The first and the most essential part of building the hull of the boat is planning the design of the ship and form of the vessel. To do this, several mathematical calculations are carried out. Following are some of the mathematical quantities that help us do the same.

a) Block Coefficient

The block coefficient of a ship is a numerical quantity which is obtained by dividing the underwater volume of displacement of any vessel by the volume of a block which has the same length, breadth, and height as the draught of the ship. It highly depends on the lines of the ship. It is abbreviated as Cb. For a typical ship, the block coefficient has to be less than one. The higher the value of the block coefficient, the fuller is the hull form of the ship. Container Ships or warships generally have a low value of block coefficient.

b) Midship Coefficient

The midship coefficient of a vessel is defined as the ratio of the submerged midship area to the product of the beam at mixture and the draft of the ship.

c) Prismatic Coefficient

The prismatic coefficient of a ship is the ratio of the volume of displacement at the draft to the volume of a prism. The prism is assumed to have the same length as the length of the ship and the same area of cross-section as the area of the midship of the vessel.

d) Waterplane Coefficient

The water plane coefficient of a ship or the water plane area coefficient of a ship is defined as the ratio of the actual area of the water plane of the ship to the product of the length and the breadth of the ship.

There are several such other coefficients which are used as parameters to carry out important calculations on ships. These calculations help to develop the hull lines.

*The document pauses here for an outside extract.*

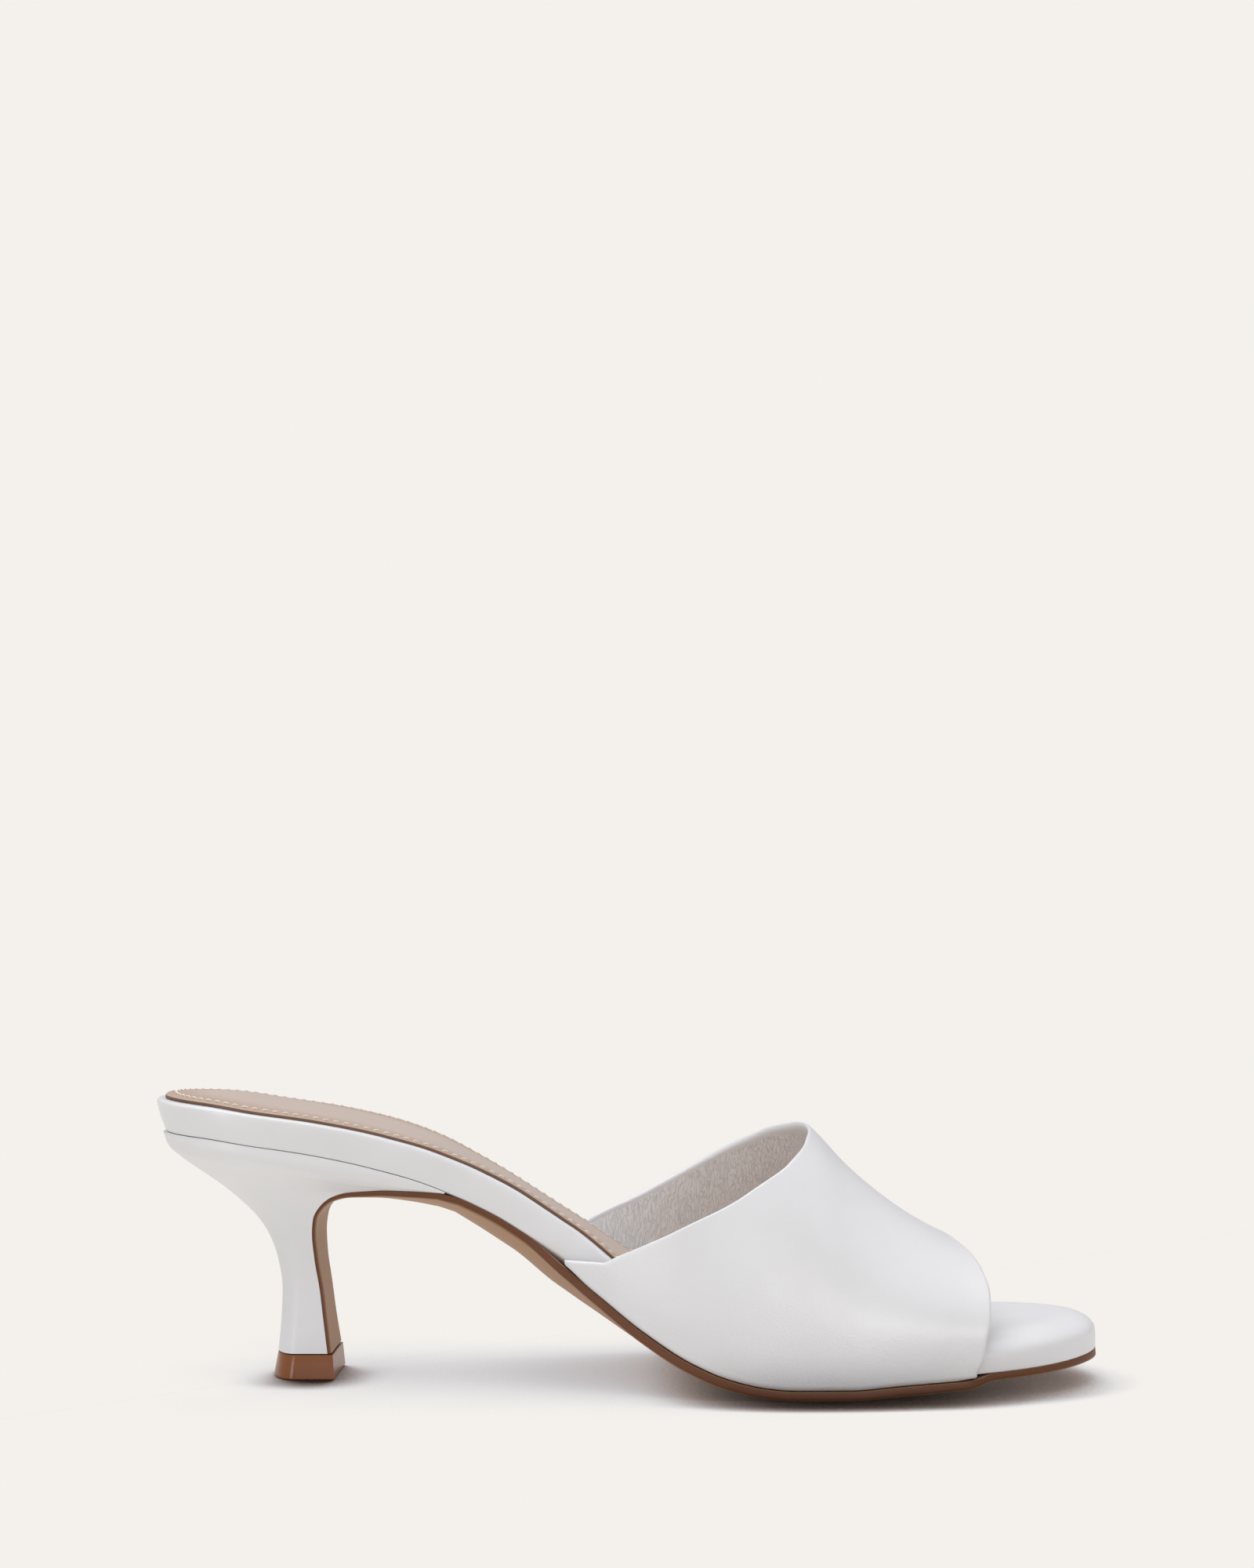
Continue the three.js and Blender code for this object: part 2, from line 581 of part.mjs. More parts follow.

4. Buttocks and Waterlines

If we longitudinally cut the entire hull of a ship into several sections, the boundary of each of the sections is called as a buttock line. The waterline of a ship, as stated before, is the line at which the hull of the ship meets the surface of the ocean.

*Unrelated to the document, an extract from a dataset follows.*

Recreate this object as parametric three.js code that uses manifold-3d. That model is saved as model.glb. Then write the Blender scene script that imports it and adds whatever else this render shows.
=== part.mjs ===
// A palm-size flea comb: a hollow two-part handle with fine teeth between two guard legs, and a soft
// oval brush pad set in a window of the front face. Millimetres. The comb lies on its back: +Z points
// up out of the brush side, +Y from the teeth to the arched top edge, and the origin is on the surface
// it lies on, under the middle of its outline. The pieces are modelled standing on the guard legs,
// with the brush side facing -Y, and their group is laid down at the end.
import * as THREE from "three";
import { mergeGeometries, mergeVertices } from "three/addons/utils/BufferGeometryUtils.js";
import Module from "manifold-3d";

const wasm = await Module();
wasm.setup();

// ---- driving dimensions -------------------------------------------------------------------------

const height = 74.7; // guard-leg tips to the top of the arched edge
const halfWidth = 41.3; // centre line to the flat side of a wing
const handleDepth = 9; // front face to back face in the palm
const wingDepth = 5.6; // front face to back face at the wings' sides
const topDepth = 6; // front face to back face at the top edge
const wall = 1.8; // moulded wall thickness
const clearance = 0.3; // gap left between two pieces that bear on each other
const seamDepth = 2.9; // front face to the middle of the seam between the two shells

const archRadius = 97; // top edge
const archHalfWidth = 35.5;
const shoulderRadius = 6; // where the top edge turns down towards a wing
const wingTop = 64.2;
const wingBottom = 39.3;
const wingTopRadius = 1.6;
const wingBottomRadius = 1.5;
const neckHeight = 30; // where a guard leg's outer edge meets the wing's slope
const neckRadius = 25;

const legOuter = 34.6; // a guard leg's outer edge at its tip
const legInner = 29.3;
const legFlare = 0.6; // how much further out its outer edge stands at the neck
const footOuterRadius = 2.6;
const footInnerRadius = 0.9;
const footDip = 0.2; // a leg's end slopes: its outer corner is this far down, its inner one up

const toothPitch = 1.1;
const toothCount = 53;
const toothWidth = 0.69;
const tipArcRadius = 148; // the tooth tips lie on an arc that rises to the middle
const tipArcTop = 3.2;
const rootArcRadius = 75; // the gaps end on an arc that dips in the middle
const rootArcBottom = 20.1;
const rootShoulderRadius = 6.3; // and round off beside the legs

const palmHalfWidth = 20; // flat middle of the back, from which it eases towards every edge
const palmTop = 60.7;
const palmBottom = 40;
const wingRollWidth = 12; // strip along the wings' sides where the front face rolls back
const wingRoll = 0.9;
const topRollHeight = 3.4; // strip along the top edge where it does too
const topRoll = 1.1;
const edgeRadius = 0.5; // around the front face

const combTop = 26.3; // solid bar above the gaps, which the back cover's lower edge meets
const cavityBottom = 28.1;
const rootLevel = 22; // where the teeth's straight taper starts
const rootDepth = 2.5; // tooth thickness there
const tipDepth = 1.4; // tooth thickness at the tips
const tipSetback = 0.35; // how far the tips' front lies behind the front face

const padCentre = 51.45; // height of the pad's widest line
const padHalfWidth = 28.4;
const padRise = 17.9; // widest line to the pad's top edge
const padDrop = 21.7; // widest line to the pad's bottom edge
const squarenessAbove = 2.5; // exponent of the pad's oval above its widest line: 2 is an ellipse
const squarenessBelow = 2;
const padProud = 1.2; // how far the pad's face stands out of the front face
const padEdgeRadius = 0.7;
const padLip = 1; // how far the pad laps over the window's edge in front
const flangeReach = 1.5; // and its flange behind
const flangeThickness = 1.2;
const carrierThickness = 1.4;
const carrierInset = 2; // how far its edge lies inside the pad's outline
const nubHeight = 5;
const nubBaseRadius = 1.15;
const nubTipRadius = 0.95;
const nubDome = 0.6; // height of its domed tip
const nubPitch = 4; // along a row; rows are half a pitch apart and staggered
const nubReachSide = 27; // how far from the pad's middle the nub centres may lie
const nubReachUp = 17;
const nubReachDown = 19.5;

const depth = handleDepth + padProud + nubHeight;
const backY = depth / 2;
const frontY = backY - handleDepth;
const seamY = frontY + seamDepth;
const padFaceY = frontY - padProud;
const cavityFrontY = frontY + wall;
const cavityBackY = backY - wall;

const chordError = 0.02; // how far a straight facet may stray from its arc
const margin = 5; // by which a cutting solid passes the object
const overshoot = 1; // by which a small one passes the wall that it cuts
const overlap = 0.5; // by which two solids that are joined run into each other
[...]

If the entire hull of the ship is cut along the water line, then a distinctive part or area will be produced by every water line. A diagrammatic representation of the same is known as the body plan of the ship. It is also known as the half breadth plan of the ship. Thus, the body plan of a ship is obtained by slicing the hull of a ship at equal intervals.

It is very important to note that in order to have a proper shape of the hull of the ship and to make the propeller efficient, the shape of the water lines play a very important role.

The body plan is the most important as well as the most useful representation of the hull lines of the ship. It is so important that the body plan and the reference lines are sufficient to develop the entire profile plan and half breadth plan of the ship. The body plan of a ship can also be used to develop a sectional area curve and Bonjean curves of the vessel. The lines in the body plan can help to develop a three-dimensional hull model as well as frame by structural drawings, loft drawings at the shipyard, and general arrangement.

5. How to design the structure of the hull of the ship?

Following are the steps taken in order to design the hull structure and strength of a ship.

Step 1: The first step in designing the hull structure is the calculation of the loads on it. There are many specialised formulae available for calculating the wave loads on the hull of a ship. These formulae take into consideration the bending moment of stillwater, wave bending moment and shear forces. These are used to derive the load values which act as set points in the entire process of structural design.

Step 2: The second step is the scantling calculations for midship. Scantling collectively refers to the dimensions of all the structural members of the ship such as plates, beams, pillars, stiffeners, girders etc. These are derived with the help of the load calculated in the first step. This process is carried out at every frame.

Step 3: The third step is called the midship section modulus. In this step, the midship section structural drawing is made by taking into consideration all the calculated scantlings. After this, the neutral axis is located, and the section modulus of the mid subsection is calculated. There are two criteria that need to be satisfied with this. Firstly, the midship section that is obtained should be equal to or more than the minimum section value which is obtained using the empirical formula in the rule book. Secondly, the stress values are needed to be calculated and it is ensured that the stress values are within the required range of safety.

Step 4: In the fourth step, a frame wise scantlings calculation is done. This means that the scantlings are calculated at each frame to prepare the corresponding frame-wise structural drawings. Several formulae are used for this.

Step 5: In this step, the weight of the steel is calculated. This is done with the help of the obtained scantlings. Here, if the weight of the steel is crossing the statistically and empirically calculated values, the designer of the ship should do something to make it light like using lighter weight steel that lies within the limits.

Step 6: This is the final and the most important step in which the three dimensional model of the hull of the ship is created. This is done with the help of the drawings of each frame. This is the most time-consuming step in the entire process. It is critical for this model to be accurate as the real resulting ship entirely depends on it. This step is carried out very carefully and analytically. The design of the vessel is approved or disapproved based on this model.

6. The course stability of the hull of the ship

The course stability of the hull of the boat or rather the course keeping ability of it is another significant factor. The following aspects are evaluated to evaluate the maneuverability of the ship.

a) Straight line stability

A hull is said to have straight line stability if when a ship is moving in a straight line and changes directions due to some external disturbance but continues to travel in a straight line.

b) Directional stability

A ship is said to have directional stability if when it is subjected to an external disturbance and is compelled to change its path but continues to move in a path which is parallel to the original one.

c) Path stability

A ship is said to have path stability if it continues to move along the same path after few oscillations when it is subjected to an external disturbance. Path stability and directional stability can only be obtained when there is straight line stability.

Hence, the main objective of building the hull of the ship is so that the ship can have a straight line stability. To make the model of a hull alone, so many factors are taken into account. We have discussed many of them in this article. However, there are some more aspects that need to be kept in mind while talking about making the model of the hull of a ship. These include calculation of hull resistance, water tight integrity, intact stability, vibration and dynamic responses, longevity at sea, etc.

So, we can see how much of mathematics is required to build just one ship. These calculations have been carried out since the oldest of times. We can imagine how difficult it is to build only one ship. Thus, we can fathom the intellectual capabilities of the people who work for the ship industry. This is more proof that a career in the Marine Industry is so demanding and yet one of the most sought-after and rewarding careers in the world today.